If you do not sign your SWF, it is assumed you are in agreement with your assigned workload.  It will only go the Workload Monitoring Group if you check the box labelled: “Proposed Workload Referred to the Workload Monitoring Group” [11.02 A 4] or if a member of the WMG requests it. It’s a good idea to send all your SWFs to the WMG “for review.”  Your union reps may spot anomalies that you overlooked.

What happens after I check off the box marked “Proposed Workload Referred to the Workload Monitoring Group”?

Your SWF will be sent to the Workload Monitoring Group. The WMG will meet “where feasible” within one (1) week of the receipt of your complaint to discuss your SWF [11.02 D 1]. You may back up your complaint with a written argument of your position and/or the WMG may call upon you to present your position in person. When the WMG reaches an agreement, its decision is binding [11.02D 5].
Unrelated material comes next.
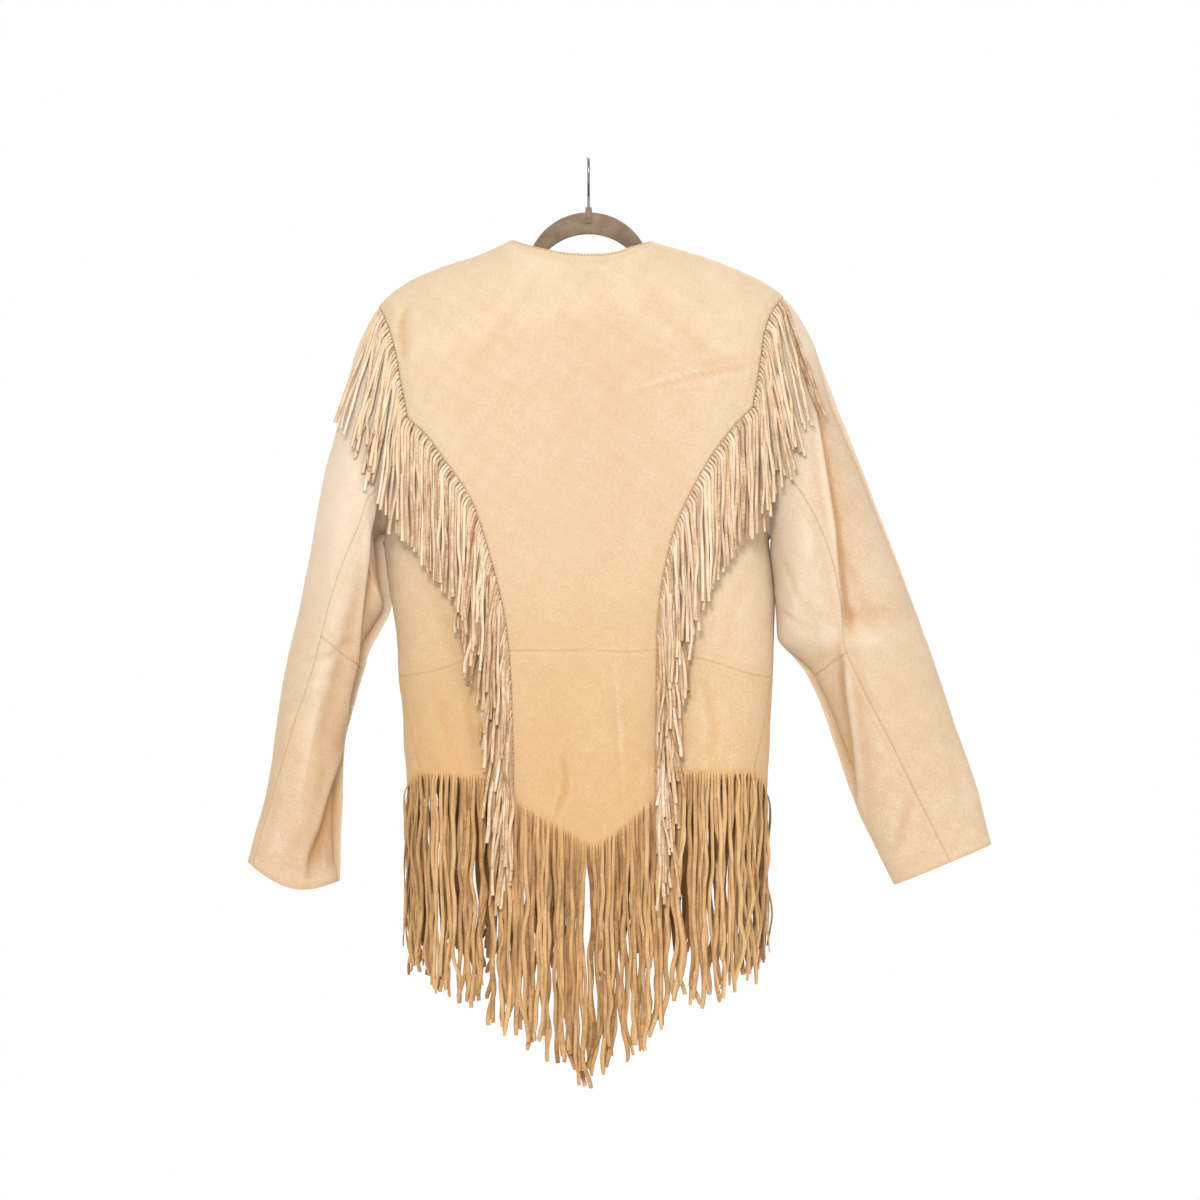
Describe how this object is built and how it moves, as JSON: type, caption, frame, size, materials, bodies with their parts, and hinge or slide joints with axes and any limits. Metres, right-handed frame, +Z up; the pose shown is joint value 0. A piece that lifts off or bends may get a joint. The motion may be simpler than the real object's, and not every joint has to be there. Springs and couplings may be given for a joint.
{
  "type": "fringed buckskin jacket on a slim flocked hanger",
  "caption": "Long-sleeved buckskin jacket cut in shaped panels, with fringe along its yoke-to-hem seams and a hem cut into fringe, hung on a slim flocked hanger with a swivel hook.",
  "frame": {"origin": "underside of the hook's crown, where it rests on the rail, on the hook's swivel axis", "axes": "+Z up along the hook's stem, +X to the wearer's right as the garment is seen from behind, +Y towards the garment's open front"},
  "size_m": [0.8413, 0.1572, 1.0436],
  "materials": {
    "buckskin": "brushed suede nap, pale buff",
    "buckskin_sleeve": "brushed suede nap, paler buff",
    "buckskin_fringe": "brushed suede nap, warm tan",
    "flocked_plastic": "short taupe flocking on moulded plastic",
    "steel_wire": "plated bright wire"
  },
  "bodies": {
    "hook": {"hook": "steel_wire"},
    "jacket": {"back_centre_upper": "buckskin", "back_centre_lower": "buckskin", "back_side_upper_L": "buckskin", "back_side_upper_R": "buckskin", "back_side_lower_L": "buckskin", "back_side_lower_R": "buckskin", "front_centre_upper_L": "buckskin", "front_centre_upper_R": "buckskin", "front_centre_lower_L": "buckskin", "front_centre_lower_R": "buckskin", "front_side_upper_L": "buckskin", "front_side_upper_R": "buckskin", "front_side_lower_L": "buckskin", "front_side_lower_R": "buckskin", "sleeve_top_L": "buckskin_sleeve", "sleeve_top_R": "buckskin_sleeve", "sleeve_under_upper_L": "buckskin_sleeve", "sleeve_under_upper_R": "buckskin_sleeve", "sleeve_under_lower_L": "buckskin_sleeve", "sleeve_under_lower_R": "buckskin_sleeve", "fringe_back_L": "buckskin_fringe", "fringe_back_R": "buckskin_fringe", "fringe_front_L": "buckskin_fringe", "fringe_front_R": "buckskin_fringe", "hem_fringe_back_centre": "buckskin_fringe", "hem_fringe_back_side_L": "buckskin_fringe", "hem_fringe_back_side_R": "buckskin_fringe", "hem_fringe_front_centre_L": "buckskin_fringe", "hem_fringe_front_centre_R": "buckskin_fringe", "hem_fringe_front_side_L": "buckskin_fringe", "hem_fringe_front_side_R": "buckskin_fringe", "hanger": "flocked_plastic"}
  },
  "joints": [
    {"name": "hook_swivel", "type": "hinge", "parent": "hook", "child": "jacket", "pos_m": [0, 0, 0], "axis": [0, 0, 1], "continuous": true}
  ]
}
Is there anything else I need to do if I want to send my SWF to the Workload Monitoring Group?

Yes, please send an email with your referral to This will ensure management and the union both have a copy of your request.

What happens if the Workload Monitoring Group can’t reach an agreement?
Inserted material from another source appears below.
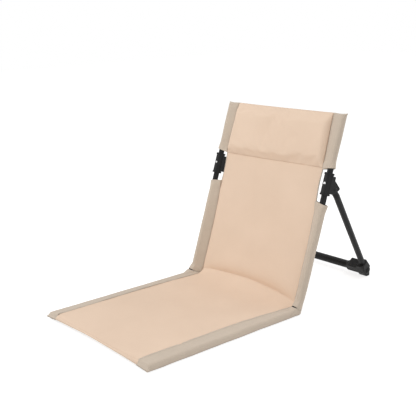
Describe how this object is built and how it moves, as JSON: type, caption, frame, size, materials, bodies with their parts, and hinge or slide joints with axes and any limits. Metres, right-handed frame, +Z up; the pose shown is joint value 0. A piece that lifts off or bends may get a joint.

If the WMG can’t settle the matter, you will be contacted. You may then refer your SWF to the Workload Resolution Arbitrator [11.02 E 1]. A meeting will be set up within two (2) weeks of the referral [11.01 F 5], and the WRA has ten (10) working days to issue a written award [11.01 F 6].  (In reality, a backlog of referrals and a lack of available arbitrators may result in a delay in the hearing of your case.) The WRA’s decision is final [11.01 F 8].

What do I do during my non-teaching periods?

These periods are reserved for complementary functions and professional development [11.01 B 1]. You and your supervisor will agree on the activities. The agreement is not recorded in writing or scheduled, “subject to the requirement to meet appropriate deadlines established by the College.” [11.01G1]  Anything you do during this time is by mutual consent [11.08].

Do I have to do my work on campus?

No. As long as you conduct your classes and meet appropriate deadlines, you decide where you will work [11.01 G 1].